This Might Be The Most Misunderstood Passage In The Bible
(ANALYSIS) The mid-week Bible study group at our church returns to Ephesians every few years, largely because it’s my favorite book in all of Scripture. Being the leader, I get to decide what we’ll study.
Ephesians is remarkable, divided almost 50-50 between two trains of thought. The first half of the letter is a magisterial revelation of God’s power and grace. It soars into the heavens.
The second half is a back-down-to-earth discussion of what this revelation should look like in our daily lives. If the first half of Ephesians is true, then how do we live that out? It’s the nuts and bolts. Do this, not that.
Ephesians is also quite possibly the most reviled and most frequently misrepresented of New Testament letters, or at least one lengthy passage of it is. That’s a portion in the second half that, among other things, tells wives to obey their husbands.

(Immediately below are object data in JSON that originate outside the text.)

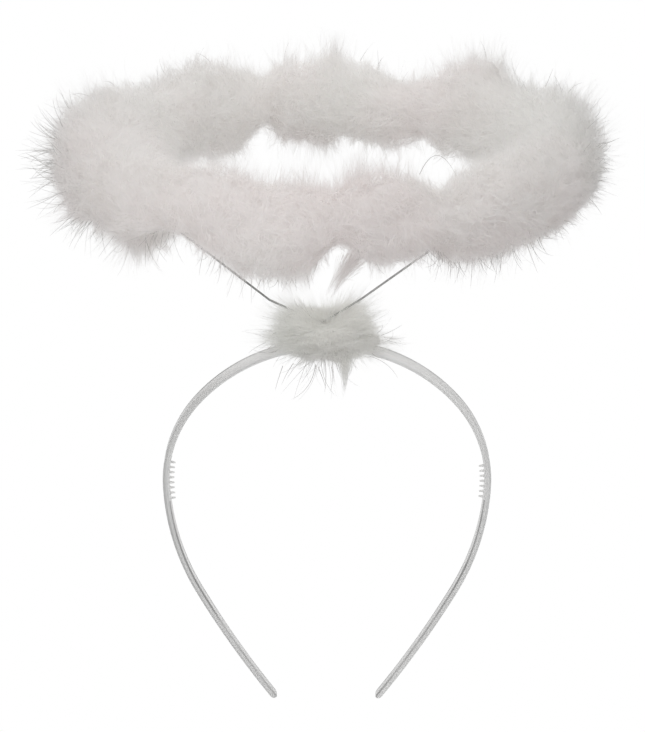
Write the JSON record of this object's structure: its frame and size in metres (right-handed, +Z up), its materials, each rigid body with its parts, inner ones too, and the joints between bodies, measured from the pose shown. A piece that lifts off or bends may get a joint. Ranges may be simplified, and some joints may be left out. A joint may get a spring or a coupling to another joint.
{
  "type": "halo headband",
  "caption": "Slim white plastic hair hoop with small inner combs, carrying a level ring of white marabou down above it on slanting steel wires, with a down tuft at the crown.",
  "frame": {"origin": "crown of the head: the middle of the hair hoop's inner face at its top, where the headband rests on the wearer", "axes": "+Z up as worn, +X to the right as seen from the front, +Y to the back; the hair hoop stands in the XZ plane and the halo lies level above it"},
  "size_m": [0.2089, 0.2072, 0.2486],
  "materials": {
    "white_plastic": "smooth glossy white moulded plastic, slightly milky",
    "steel_wire": "thin drawn steel wire, dull silver",
    "marabou_down": "white marabou down: soft loose barbs with fine wispy ends"
  },
  "bodies": {
    "root": {"headband": "white_plastic", "halo_hoop": "steel_wire", "stem_wires": "steel_wire", "halo_boa": "marabou_down", "tuft": "marabou_down"}
  },
  "joints": []
}
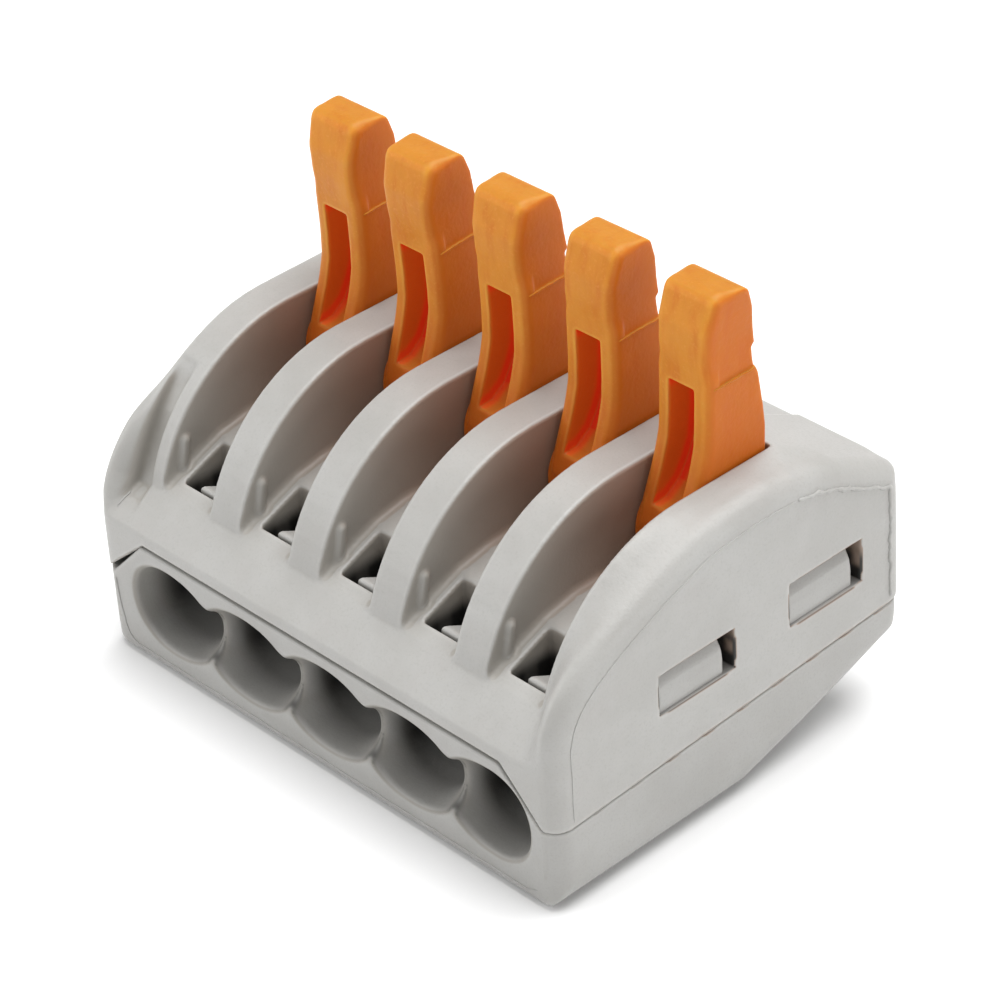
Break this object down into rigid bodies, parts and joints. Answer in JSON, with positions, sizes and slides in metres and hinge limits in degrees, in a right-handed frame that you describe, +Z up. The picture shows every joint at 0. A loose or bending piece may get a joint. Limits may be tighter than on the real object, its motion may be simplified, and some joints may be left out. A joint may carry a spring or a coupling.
{
  "type": "lever wire connector",
  "caption": "Grey plastic splicing connector with a row of orange levers that open spring clamps for stripped wires pushed into funnel-shaped entries.",
  "frame": {"origin": "middle of the underside, under the centre of the housing's width and depth", "axes": "+X along the row of poles, -Y towards the wire entries, +Z up; the levers stand open at rest"},
  "size_m": [0.0284, 0.0206, 0.0223],
  "materials": {
    "housing_grey": "moulded polyamide, fine satin",
    "lever_orange": "moulded polyamide, slightly translucent satin",
    "tinned_copper": "tin plated, dull",
    "spring_steel": "rolled stainless strip"
  },
  "bodies": {
    "housing": {"upper_housing": "housing_grey", "lower_housing": "housing_grey", "busbar": "tinned_copper", "clamp_spring_1": "spring_steel", "clamp_spring_2": "spring_steel", "clamp_spring_3": "spring_steel", "clamp_spring_4": "spring_steel", "clamp_spring_5": "spring_steel"},
    "lever_1_body": {"lever_1": "lever_orange"},
    "tongue_1_body": {"clamp_tongue_1": "spring_steel"},
    "lever_2_body": {"lever_2": "lever_orange"},
    "tongue_2_body": {"clamp_tongue_2": "spring_steel"},
    "lever_3_body": {"lever_3": "lever_orange"},
    "tongue_3_body": {"clamp_tongue_3": "spring_steel"},
    "lever_4_body": {"lever_4": "lever_orange"},
    "tongue_4_body": {"clamp_tongue_4": "spring_steel"},
    "lever_5_body": {"lever_5": "lever_orange"},
    "tongue_5_body": {"clamp_tongue_5": "spring_steel"}
  },
  "joints": [
    {"name": "lever_1_hinge", "type": "hinge", "parent": "housing", "child": "lever_1_body", "pos_m": [-0.00965, 0.00175, 0.0112], "axis": [1, 0, 0], "range_deg": [-2, 91]},
    {"name": "tongue_1_flex", "type": "hinge", "parent": "housing", "child": "tongue_1_body", "pos_m": [-0.00965, 0.00575, 0.0074], "axis": [1, 0, 0], "range_deg": [-15.97, 0.4]},
    {"name": "lever_2_hinge", "type": "hinge", "parent": "housing", "child": "lever_2_body", "pos_m": [-0.00465, 0.00175, 0.0112], "axis": [1, 0, 0], "range_deg": [-4, 89]},
    {"name": "tongue_2_flex", "type": "hinge", "parent": "housing", "child": "tongue_2_body", "pos_m": [-0.00465, 0.00575, 0.0074], "axis": [1, 0, 0], "range_deg": [-15.62, 0.75]},
    {"name": "lever_3_hinge", "type": "hinge", "parent": "housing", "child": "lever_3_body", "pos_m": [0.00035, 0.00175, 0.0112], "axis": [1, 0, 0], "range_deg": [-2, 91]},
    {"name": "tongue_3_flex", "type": "hinge", "parent": "housing", "child": "tongue_3_body", "pos_m": [0.00035, 0.00575, 0.0074], "axis": [1, 0, 0], "range_deg": [-15.97, 0.4]},
    {"name": "lever_4_hinge", "type": "hinge", "parent": "housing", "child": "lever_4_body", "pos_m": [0.00535, 0.00175, 0.0112], "axis": [1, 0, 0], "range_deg": [-1, 92]},
    {"name": "tongue_4_flex", "type": "hinge", "parent": "housing", "child": "tongue_4_body", "pos_m": [0.00535, 0.00575, 0.0074], "axis": [1, 0, 0], "range_deg": [-16.15, 0.23]},
    {"name": "lever_5_hinge", "type": "hinge", "parent": "housing", "child": "lever_5_body", "pos_m": [0.01035, 0.00175, 0.0112], "axis": [1, 0, 0], "range_deg": [0, 93]},
    {"name": "tongue_5_flex", "type": "hinge", "parent": "housing", "child": "tongue_5_body", "pos_m": [0.01035, 0.00575, 0.0074], "axis": [1, 0, 0], "range_deg": [-16.32, 0.05]}
  ],
  "couplings": [
    {"joint": "tongue_1_flex", "follows": "lever_1_hinge", "ratio": -0.175},
    {"joint": "tongue_2_flex", "follows": "lever_2_hinge", "ratio": -0.175},
    {"joint": "tongue_3_flex", "follows": "lever_3_hinge", "ratio": -0.175},
    {"joint": "tongue_4_flex", "follows": "lever_4_hinge", "ratio": -0.175},
    {"joint": "tongue_5_flex", "follows": "lever_5_hinge", "ratio": -0.175}
  ]
}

What uniformly gets overlooked in the ensuing gnashing of teeth, gloating and general ugliness by modern readers is that this commandment to submit nearly always gets taken out of context by its champions and foes alike. It’s actually part of a larger — and even more radical — teaching. More on that momentarily.

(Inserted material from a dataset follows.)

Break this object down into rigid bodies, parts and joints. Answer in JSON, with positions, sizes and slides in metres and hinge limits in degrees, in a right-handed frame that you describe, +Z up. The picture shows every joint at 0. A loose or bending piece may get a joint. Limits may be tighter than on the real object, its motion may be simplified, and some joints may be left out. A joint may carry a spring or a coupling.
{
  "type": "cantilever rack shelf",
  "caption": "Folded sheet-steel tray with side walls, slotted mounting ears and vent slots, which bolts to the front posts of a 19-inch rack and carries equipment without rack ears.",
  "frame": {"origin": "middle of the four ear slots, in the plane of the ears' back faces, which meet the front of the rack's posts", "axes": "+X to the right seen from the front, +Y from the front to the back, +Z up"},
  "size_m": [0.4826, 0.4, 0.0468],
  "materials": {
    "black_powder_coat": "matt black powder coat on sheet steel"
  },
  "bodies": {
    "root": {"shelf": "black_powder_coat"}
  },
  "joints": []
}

First, a caveat. Tradition held for almost 2,000 years that Ephesians was written by St. Paul, who has always been a lightning rod for controversy, in his own time and ours.
But contemporary biblical scholars contest Paul’s authorship. For instance, in “An Introduction to the New Testament,” renowned scholar Raymond E. Brown estimates that 70 to 80 percent of modern critical scholarship rejects Paul as the writer.
Normally, I genuflect to more learned heads than mine, of which there are myriad. But I stick with tradition here. I refer to Paul as the author because that’s what the church believed for millennia — and because that’s what I still believe.
So. Back to business.
Did Paul really tell wives to treat their husbands as if he were Jesus Christ in the flesh?
Yup, literally, he did. But, as the saying goes, context is everything. And in this case, the context is a doozy.
Paul isn’t picking on women. He’s not deifying men. He’s saying something entirely different, something so revolutionary that, if we understood it, it probably would horrify our 21st Century American sensibilities far more than his alleged sexism.
Paul’s real message remains as foreign to the American church as it was to First Century Romans, Greeks and Jews. As nearly as I can tell, on this count we’ve made zero spiritual progress in the past 2,000 years.
Remember, in the second half of Ephesians he’s telling us how to bring the eternal, otherworldly values of heaven’s kingdom down to the crusty, corrupt old planet we live on.
One of his main admonishments, which serves as the topic sentence for a section on family and work relationships, is: “Be subject to one another in the reverence of Christ.”
For him, each of us is to quit seeking our own good as our primary aim. Each of us is to quit stoking his own ego. We’re to instead become a humble servant to others, even when the cost to us is dear.
To women he says: honor your husband, seek his good, treat him as you would treat Jesus himself.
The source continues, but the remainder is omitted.